What to produce: Nothing outside the stretch should be returned: give exactly the lines from the line containing "const BALE_Z = DECK_TOP + GAP + BALE_RADIUS;" through the line containing "if empty is", including both.

Records shown:
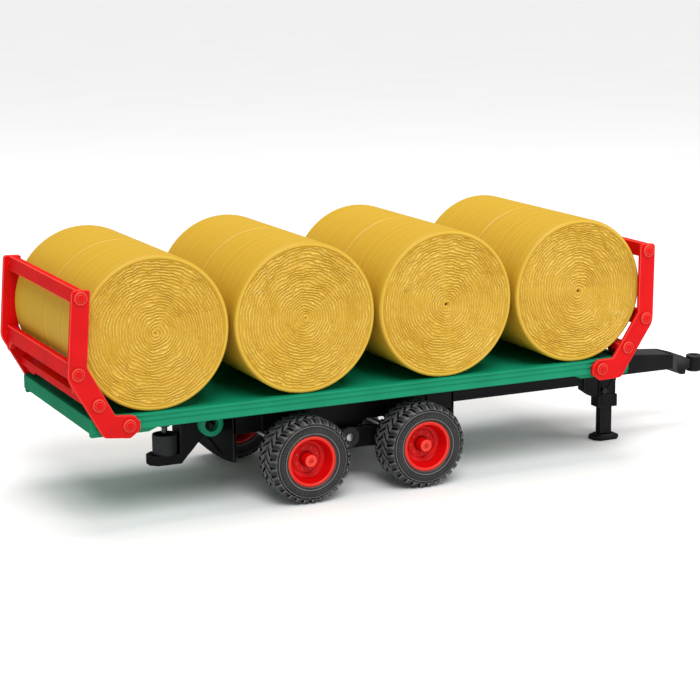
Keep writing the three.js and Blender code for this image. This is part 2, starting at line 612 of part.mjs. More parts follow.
function rack(end, turn, lean) {
  const base = new THREE.Group();
  base.rotation.z = turn;
  base.position.set(RACK_PIVOT_X * Math.cos(turn), 0, RACK_PIVOT_Z);
  const swing = new THREE.Group();
  swing.rotation.y = THREE.MathUtils.degToRad(lean);
  base.add(swing);
  SIDES.forEach(([name, side]) => {
    const outwardSide = turn === 0 ? side : -side;
    swing.add(part(`${end}_rack_plate_${name}`, rackPlate(outwardSide), RED));
    const pivot = pin([0, 0], HALF_WIDTH - PIN_DEPTH, outwardSide);
    swing.add(part(`${end}_rack_pivot_pin_${name}`, pivot, RED));
  });
  swing.add(part(`${end}_rack_top_bar`, barWithPins(plainBar(TOP_BAR), TOP_BAR), RED));
  swing.add(part(`${end}_rack_middle_bar`, barWithPins(haunchedBar(MIDDLE_BAR), MIDDLE_BAR), RED));
  swing.add(part(`${end}_rack_lower_bar`, barWithPins(shelfBar(LOWER_BAR), LOWER_BAR), RED));
  return base;
}
trailer.add(rack('front', 0, FRONT_RACK_LEAN));
trailer.add(rack('rear', Math.PI, REAR_RACK_LEAN));

// ---- drawbar ------------------------------------------------------------------------------
const DRAWBAR_HALF = DRAWBAR_WIDTH / 2;
const TONGUE_TOP = FRAME_TOP - FRAME_WALL - GAP;
const TONGUE_BOTTOM = FRAME_BOTTOM + TONGUE_LIFT;
const BOX_BOTTOM = TONGUE_BOTTOM - BOX_DROP;

function drawbar() {
  const wedgeTip = BOX_BOTTOM - WEDGE_DROP;
  const boxRear = FRAME_FRONT + 2 * BOX_STEP;
  const knee = NOSE_X - KNEE_FROM_NOSE;
  const shoulder = NOSE_X - WEDGE_FROM_NOSE;
  const noseTop = FRAME_TOP - NOSE_TOP_DROP;
  const noseLow = noseTop - NOSE_HEIGHT;
  const shoulderTop = FRAME_TOP - SHOULDER_DROP;
  const profile = [
    [TONGUE_REAR, TONGUE_BOTTOM], [FRAME_FRONT + BOX_STEP, TONGUE_BOTTOM], [boxRear, BOX_BOTTOM],
    [shoulder, BOX_BOTTOM], [NOSE_X - 2 * WEDGE_TIP_FROM_NOSE, wedgeTip + 1],
    [NOSE_X - WEDGE_TIP_FROM_NOSE, wedgeTip], [NOSE_X - WEDGE_TIP_FROM_NOSE + 1, noseLow],
    [NOSE_X, noseLow], [NOSE_X, noseTop], [NOSE_X - BROW_FROM_NOSE, FRAME_TOP - BROW_DROP],
    [shoulder, shoulderTop], [knee, FRAME_TOP - KNEE_DROP],
    [FRAME_FRONT + BOX_STEP, TONGUE_TOP], [TONGUE_REAR, TONGUE_TOP],
  ];
  const taper = NOSE_X - TAPER_FROM_NOSE;
  const plan = [
    [TONGUE_REAR, -DRAWBAR_HALF], [taper, -DRAWBAR_HALF], [NOSE_X, -NOSE_WIDTH / 2],
    [NOSE_X, NOSE_WIDTH / 2], [taper, DRAWBAR_HALF], [TONGUE_REAR, DRAWBAR_HALF],
  ];
  const hollowEnd = shoulder - 2 * DRAWBAR_WALL;
  const hollow = [
    [boxRear, wedgeTip], [hollowEnd, wedgeTip], [hollowEnd, shoulderTop - DRAWBAR_WALL],
    [knee, FRAME_TOP - KNEE_DROP - DRAWBAR_WALL], [boxRear, TONGUE_TOP - 1 - DRAWBAR_WALL],
  ];
  const body = common(slabXZ(profile, -DRAWBAR_HALF, DRAWBAR_HALF), slabXY(plan, 0, DECK_TOP));
  return cut(body, slabXZ(hollow, -DRAWBAR_HALF + DRAWBAR_WALL, DRAWBAR_HALF - DRAWBAR_WALL));
}
trailer.add(part('drawbar', drawbar(), BLACK));

function towingEye() {
  const ring = rodZ(EYE_RADIUS, EYE_BOTTOM, EYE_BOTTOM + EYE_HEIGHT, EYE_X, 0, CUP_FACETS);
  const neck = box(NOSE_X + GAP, EYE_X - EYE_RADIUS * 0.7, -EYE_NECK_WIDTH / 2, EYE_NECK_WIDTH / 2,
    EYE_BOTTOM + EYE_NECK_INSET, EYE_BOTTOM + EYE_HEIGHT - EYE_NECK_INSET);
  const hole = rodZ(EYE_HOLE_RADIUS, EYE_BOTTOM - 1, EYE_BOTTOM + EYE_HEIGHT + 1, EYE_X, 0, CUP_FACETS);
  return cut(join(ring, neck), hole);
}
trailer.add(part('towing_eye', towingEye(), BLACK));

// ---- jack leg on the drawbar's right flank --------------------------------------------------
const HOUSING_INNER_Y = -DRAWBAR_HALF - GAP;
const HOUSING_OUTER_Y = HOUSING_INNER_Y - HOUSING_WIDTH;
const LEG_Y = (HOUSING_INNER_Y + HOUSING_OUTER_Y) / 2;

const COLLAR_BOTTOM = FRAME_BOTTOM - HOUSING_DROP;
const COLLAR_TOP = COLLAR_BOTTOM + COLLAR_HEIGHT;

function legHousing() {
  const x0 = LEG_X - HOUSING_DEPTH / 2;
  const x1 = LEG_X + HOUSING_DEPTH / 2;
  const top = COLLAR_BOTTOM + HOUSING_HEIGHT;
  const collar = box(x0, x1, HOUSING_OUTER_Y, HOUSING_INNER_Y, COLLAR_BOTTOM, COLLAR_TOP);
  const neck = box(x0 + HOUSING_NECK_INSET, x1 - HOUSING_NECK_INSET, HOUSING_OUTER_Y + HOUSING_NECK_INSET,
    HOUSING_INNER_Y, COLLAR_TOP - 1, top);
  const gussetRear = FRAME_FRONT + 1;
  const gussetFront = x0 + GUSSET_STEP;
  const gusset = slabXZ([
    [gussetRear, FRAME_BOTTOM - GUSSET_TOP_INSET], [x0 - GUSSET_TOP_INSET, COLLAR_TOP - 1],
    [gussetFront, COLLAR_TOP - 1], [gussetFront, top - GUSSET_TOP_INSET],
    [gussetRear, top - GUSSET_TOP_INSET],
  ], HOUSING_OUTER_Y + GUSSET_STEP, HOUSING_INNER_Y);
  const brace = slabXZ([
    [gussetFront, COLLAR_TOP - 1], [gussetFront + BRACE_THICKNESS, COLLAR_TOP - 1],
    [x1 - HOUSING_NECK_INSET, COLLAR_TOP + BRACE_RISE],
    [x1 - HOUSING_NECK_INSET, COLLAR_TOP + BRACE_RISE + BRACE_THICKNESS],
  ], HOUSING_OUTER_Y, HOUSING_OUTER_Y + GUSSET_STEP);
  const latch = rodY(LATCH_RADIUS, HOUSING_OUTER_Y - LATCH_LENGTH / 2, HOUSING_OUTER_Y + LATCH_LENGTH / 2,
    x0 + 2 * GUSSET_STEP, COLLAR_TOP + LATCH_ABOVE_COLLAR);
  const shaft = box(LEG_X - LEG_DEPTH / 2 - RUNNING, LEG_X + LEG_DEPTH / 2 + RUNNING,
    LEG_Y - LEG_WIDTH / 2 - RUNNING, LEG_Y + LEG_WIDTH / 2 + RUNNING, 0, DECK_TOP);
  return cut(join(collar, neck, gusset, brace, latch), shaft);
}
trailer.add(part('leg_housing', legHousing(), BLACK));

trailer.add(part('leg_post', box(LEG_X - LEG_DEPTH / 2, LEG_X + LEG_DEPTH / 2, LEG_Y - LEG_WIDTH / 2,
  LEG_Y + LEG_WIDTH / 2, FOOT_THICKNESS + GAP, FRAME_BOTTOM - GAP), BLACK));

function legFoot() {
  const x = FOOT_LENGTH / 2;
  const y = FOOT_WIDTH / 2;
  const c = FOOT_CHAMFER;
  const plan = [[-x, -y + c], [-x + c, -y], [x - c, -y], [x, -y + c],
    [x, y - c], [x - c, y], [-x + c, y], [-x, y - c]];
  return slabXY(plan, 0, FOOT_THICKNESS).translate(LEG_X, LEG_Y, 0);
}
trailer.add(part('leg_foot', legFoot(), BLACK));

// ---- rear coupling: a cup on a bracket, with a drop pin --------------------------------------
const CUP_FLOOR = HITCH_BASE_BOTTOM + HITCH_BASE_THICKNESS;

function hitchBody() {
  const half = HITCH_BASE_WIDTH / 2;
  const back = HITCH_X - HITCH_BASE_BACK;
  const bracketRear = HITCH_X + BRACKET_AHEAD_OF_PIN;
  const bracketFront = FRAME_REAR - GAP;
  const base = slabXY([
    [back + HITCH_CHAMFER, -half], [bracketRear + 1, -half], [bracketRear + 1, half],
    [back + HITCH_CHAMFER, half], [back, half - HITCH_CHAMFER], [back, -half + HITCH_CHAMFER],
  ], HITCH_BASE_BOTTOM, CUP_FLOOR);
  const bracket = slabXZ([
    [bracketRear, HITCH_BASE_BOTTOM], [bracketRear + 1, HITCH_BASE_BOTTOM],
    [bracketRear + 1 + BRACKET_SLOPE, HITCH_BASE_BOTTOM + 1 + BRACKET_SLOPE],
    [bracketFront, HITCH_BASE_BOTTOM + 1 + BRACKET_SLOPE + BRACKET_BEAK],
    [bracketFront, FRAME_TOP], [bracketRear, FRAME_TOP],
  ], -BRACKET_WIDTH / 2, BRACKET_WIDTH / 2);
  const cup = rodZ(CUP_RADIUS, CUP_FLOOR - 1, CUP_FLOOR + CUP_HEIGHT, HITCH_X, 0, CUP_FACETS);
  const well = rodZ(CUP_RADIUS - CUP_WALL, CUP_FLOOR, CUP_FLOOR + CUP_HEIGHT + 1, HITCH_X, 0, CUP_FACETS);
  const pinHole = rodZ(HITCH_PIN_RADIUS + RUNNING, HITCH_BASE_BOTTOM - 1, CUP_FLOOR + 1, HITCH_X, 0);
  return cut(join(base, bracket, cup), well, pinHole);
}
trailer.add(part('hitch_body', hitchBody(), BLACK));

const HITCH_PIN_TOP = HITCH_BASE_BOTTOM + HITCH_PIN_LENGTH;
trailer.add(part('hitch_pin', join(
  rodZ(HITCH_PIN_RADIUS, HITCH_BASE_BOTTOM, HITCH_PIN_TOP, HITCH_X, 0),
  rodZ(HITCH_KNOB_RADIUS, HITCH_PIN_TOP - HITCH_KNOB_HEIGHT, HITCH_PIN_TOP, HITCH_X, 0),
), STEEL));

// ---- bales: thin moulded shells with a vent hole in the outer face ---------------------------
function baleProfile() {
  const half = BALE_WIDTH / 2;
  const inner = half - BALE_WALL;
  const bore = BALE_RADIUS - BALE_WALL;
  return [
    [0, -half], [BALE_RADIUS - BALE_EDGE, -half], [BALE_RADIUS, -half + BALE_EDGE],
    [BALE_RADIUS, half - BALE_EDGE], [BALE_RADIUS - BALE_EDGE, half], [BALE_VENT_RADIUS, half],
    [BALE_VENT_RADIUS, inner], [bore, inner], [bore, -inner], [0, -inner],
  ];
}

const BALE_Z = DECK_TOP + GAP + BALE_RADIUS;
const BALE_Y = GAP + BALE_WIDTH / 2;
for (let row = 0; row < BALE_ROWS; row += 1) {
  const x = BALE_ROW_SHIFT + (row - (BALE_ROWS - 1) / 2) * BALE_PITCH;
  SIDES.forEach(([name, side]) => {
    const bale = part(`bale_${row + 1}_${name}`, surface(solid(turnedY(baleProfile(), BALE_FACETS))), STRAW);
    bale.position.set(x, BALE_Y * side, BALE_Z);
    bale.rotation.z = side > 0 ? 0 : Math.PI;
    trailer.add(bale);
  });
}

// the origin is on the ground under the middle of the whole trailer
const bounds = new THREE.Box3().setFromObject(trailer);
trailer.position.x = -(bounds.min.x + bounds.max.x) / 2;

const group = new THREE.Group();
group.add(trailer);
export default group;
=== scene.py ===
# Toy round-bale trailer: the looks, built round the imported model. Metres, +X to the drawbar, +Z up.
import json
import math

import bmesh
import bpy
import numpy as np
from mathutils import Matrix, Vector


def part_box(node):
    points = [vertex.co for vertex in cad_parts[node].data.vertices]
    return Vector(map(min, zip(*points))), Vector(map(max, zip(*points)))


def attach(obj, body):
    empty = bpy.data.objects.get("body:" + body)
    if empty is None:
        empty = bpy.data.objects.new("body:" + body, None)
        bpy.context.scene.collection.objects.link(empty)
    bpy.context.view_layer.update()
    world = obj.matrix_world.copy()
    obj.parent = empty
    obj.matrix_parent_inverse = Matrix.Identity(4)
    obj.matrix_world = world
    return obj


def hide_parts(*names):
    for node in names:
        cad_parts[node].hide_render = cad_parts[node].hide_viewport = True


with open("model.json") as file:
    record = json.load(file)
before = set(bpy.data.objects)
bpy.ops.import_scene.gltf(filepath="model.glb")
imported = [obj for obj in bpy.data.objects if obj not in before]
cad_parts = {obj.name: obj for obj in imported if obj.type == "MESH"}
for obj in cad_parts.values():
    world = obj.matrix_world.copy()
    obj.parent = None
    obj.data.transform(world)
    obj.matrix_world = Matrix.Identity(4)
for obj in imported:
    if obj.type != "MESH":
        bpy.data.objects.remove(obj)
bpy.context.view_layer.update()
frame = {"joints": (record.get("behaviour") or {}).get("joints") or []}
MM = 0.001

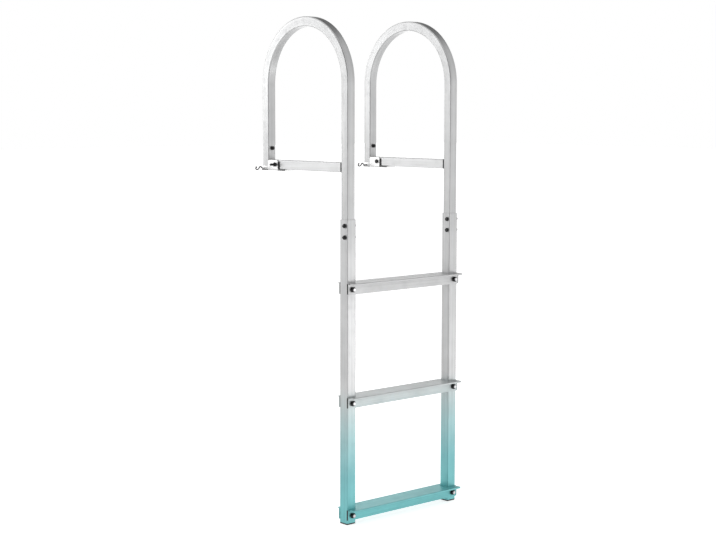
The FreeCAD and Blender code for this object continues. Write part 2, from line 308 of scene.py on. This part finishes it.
# Bracket, in metres: its base plate's top and half width, and its ears' middle and half length along Y.
BASE_PLATE_TOP = 0.003
HALF_BASE = 0.016
EAR_MIDDLE_Y = 0.0015
HALF_EAR = 0.0205


def bracket_edge_shade(f):
    """The base plate's side edges, darkened with painted shade, but fainter where an ear is bent up from
    them.
    """
    low = f.spread(f.z, BASE_PLATE_TOP - 0.0001, BASE_PLATE_TOP - 0.0005)
    side = f.spread(f.math("ABSOLUTE", f.mirrored_x()), HALF_BASE - 0.0006, HALF_BASE - 0.0002)
    from_ear = f.math("ABSOLUTE", f.math("SUBTRACT", f.y, EAR_MIDDLE_Y))
    free = f.spread(from_ear, HALF_EAR - 0.001, HALF_EAR + 0.001, 0.4, 1.0)
    return f.math("MULTIPLY", f.math("MULTIPLY", low, side), free)


bracket_metal = plate_metal("bracket_finish", (0.70, 0.70, 0.70), (0.82, 0.82, 0.82),
                            0.38, 1500.0, 0.9, ROLLED_GRAIN, bracket_edge_shade)
bright_steel = plate_metal("bright_fastener_finish", (0.50, 0.50, 0.51), (0.62, 0.62, 0.63),
                           0.36, 1800.0, 0.95, EVEN_GRAIN)
dark_steel = plate_metal("dark_fastener_finish", (0.012, 0.012, 0.013), (0.035, 0.035, 0.036),
                         0.40, 1800.0, 0.6, EVEN_GRAIN)
wire_metal = plate_metal("wire_finish", (0.008, 0.008, 0.009), (0.022, 0.022, 0.023),
                         0.45, 900.0, 0.6, DRAWN_GRAIN)


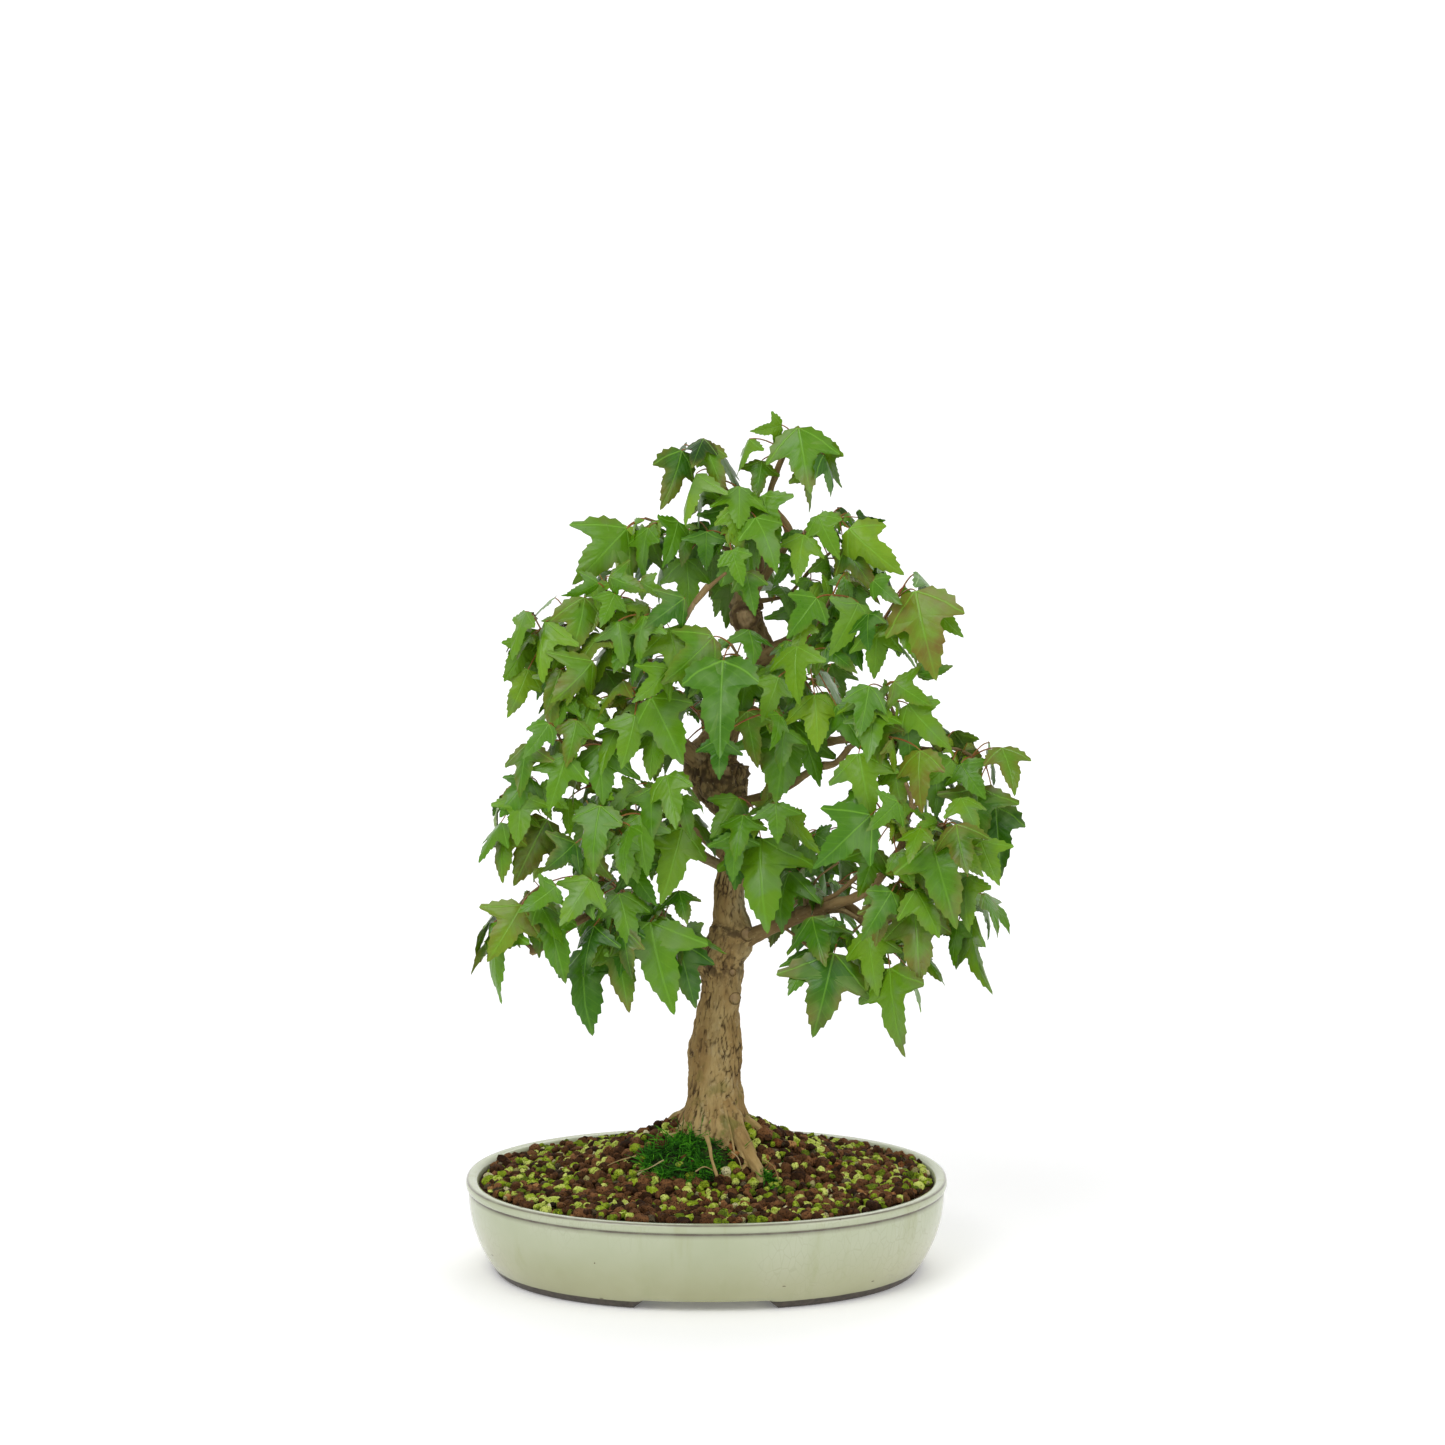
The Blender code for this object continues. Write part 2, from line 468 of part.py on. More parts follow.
def cylinder(radius, low, high, centre):
    """A plain upright cutter."""
    points = [Vector((centre, 0, low)), Vector((centre, 0, high))]
    return tube_object("cutter", points, [radius, radius], DRAIN_SIDES, "glaze")


def prism(outline, depth):
    """An outline of (x, z) pushed through from -depth to depth along Y."""
    count = len(outline)
    points = [Vector((x, y, z)) for y in (-depth, depth) for x, z in outline]
    return mesh_object("cutter", points, tube_faces(2, count), "glaze")


def make_pot():
    points = []
    profile = pot_profile()
    for half_length, z in profile:
        for k in range(POT_SEGMENTS):
            points.append(Vector((*oval(half_length, 2 * math.pi * k / POT_SEGMENTS), z)))
    faces = oval_faces(points, len(profile))
    pot = mesh_object("pot", points, faces, "glaze")
    below = -2 * MM
    flare = (ARCH_BOTTOM - ARCH_TOP) / 2
    low = ARCH_BOTTOM / 2 + flare * -below / FOOT_HEIGHT
    arch = [(-low, below), (low, below), (ARCH_TOP / 2, FOOT_HEIGHT), (-ARCH_TOP / 2, FOOT_HEIGHT)]
    boolean(pot, prism(arch, POT_HALF_DEPTH * 1.2), "DIFFERENCE")
    for side in (-1, 1):
        boolean(pot, cylinder(DRAIN_RADIUS, below, POT_HEIGHT, side * DRAIN_OFFSET), "DIFFERENCE")
    return pot


def square_over_hole(side, half, low, high):
    """A square plate over one drainage hole."""
    corners = ((-half, low), (half, low), (half, high), (-half, high))
    outline = [(side * DRAIN_OFFSET + x, z) for x, z in corners]
    return prism(outline, half)


def make_screen(name, side):
    low = FLOOR_UNDER + FLOOR_THICKNESS + GAP
    screen = square_over_hole(side, SCREEN_SIDE / 2, low, low + SCREEN_THICKNESS)
    screen.name = name
    screen.data.materials[0] = material(name, "plastic")
    boolean(screen, clip("cutter", side, GAP), "DIFFERENCE")


def pocket(side):
    """The space that the soil leaves for a screen and the wire across it."""
    low = FLOOR_UNDER + FLOOR_THICKNESS
    high = low + SCREEN_THICKNESS + CLIP_WIRE + 3 * GAP
    return square_over_hole(side, SCREEN_SIDE / 2 + GAP, low, high)


def clip(name, side, grow):
    """A wire across the mesh, down through the hole and out under the pot's floor."""
    over = FLOOR_UNDER + FLOOR_THICKNESS + 2 * GAP + SCREEN_THICKNESS + CLIP_WIRE / 2
    under = FLOOR_UNDER - GAP - CLIP_WIRE / 2
    half = CLIP_SPAN / 2
    outline = ((-half - CLIP_TOE, under), (-half, under), (-half, over), (half, over), (half, under),
               (half + CLIP_TOE, under))
    points = [Vector((side * DRAIN_OFFSET + x, 0, z)) for x, z in outline]
    return tube_object(name, points, [CLIP_WIRE / 2 + grow] * len(points), CLIP_SIDES, "wire")


def make_screens():
    for side, where in ((-1, "left"), (1, "right")):
        make_screen(f"drain_mesh_{where}", side)
        clip(f"mesh_clip_{where}", side, 0)


# Soil and moss.


def soil_height(x, y):
    """The mound: highest at the trunk, steep in front, and level along the rim."""
    trunk_x, trunk_y = TRUNK_ROUTE[0][0] * MM, TRUNK_ROUTE[0][1] * MM
    slope = MOUND_FRONT if y < trunk_y else MOUND_BACK
    far = math.hypot((x - trunk_x) / MOUND_SIDE, (y - trunk_y) / slope)
    half_length, half_depth = oval_halves()
    edge = min(1, (abs(x / half_length) ** POT_OVAL + abs(y / half_depth) ** POT_OVAL) ** (1 / POT_OVAL))
    return POT_HEIGHT - SOIL_BELOW_RIM + MOUND_HEIGHT * math.exp(-far * far) * (1 - edge**4)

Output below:
const BALE_Z = DECK_TOP + GAP + BALE_RADIUS;
const BALE_Y = GAP + BALE_WIDTH / 2;
for (let row = 0; row < BALE_ROWS; row += 1) {
  const x = BALE_ROW_SHIFT + (row - (BALE_ROWS - 1) / 2) * BALE_PITCH;
  SIDES.forEach(([name, side]) => {
    const bale = part(`bale_${row + 1}_${name}`, surface(solid(turnedY(baleProfile(), BALE_FACETS))), STRAW);
    bale.position.set(x, BALE_Y * side, BALE_Z);
    bale.rotation.z = side > 0 ? 0 : Math.PI;
    trailer.add(bale);
  });
}

// the origin is on the ground under the middle of the whole trailer
const bounds = new THREE.Box3().setFromObject(trailer);
trailer.position.x = -(bounds.min.x + bounds.max.x) / 2;

const group = new THREE.Group();
group.add(trailer);
export default group;
=== scene.py ===
# Toy round-bale trailer: the looks, built round the imported model. Metres, +X to the drawbar, +Z up.
import json
import math

import bmesh
import bpy
import numpy as np
from mathutils import Matrix, Vector


def part_box(node):
    points = [vertex.co for vertex in cad_parts[node].data.vertices]
    return Vector(map(min, zip(*points))), Vector(map(max, zip(*points)))


def attach(obj, body):
    empty = bpy.data.objects.get("body:" + body)
    if empty is None:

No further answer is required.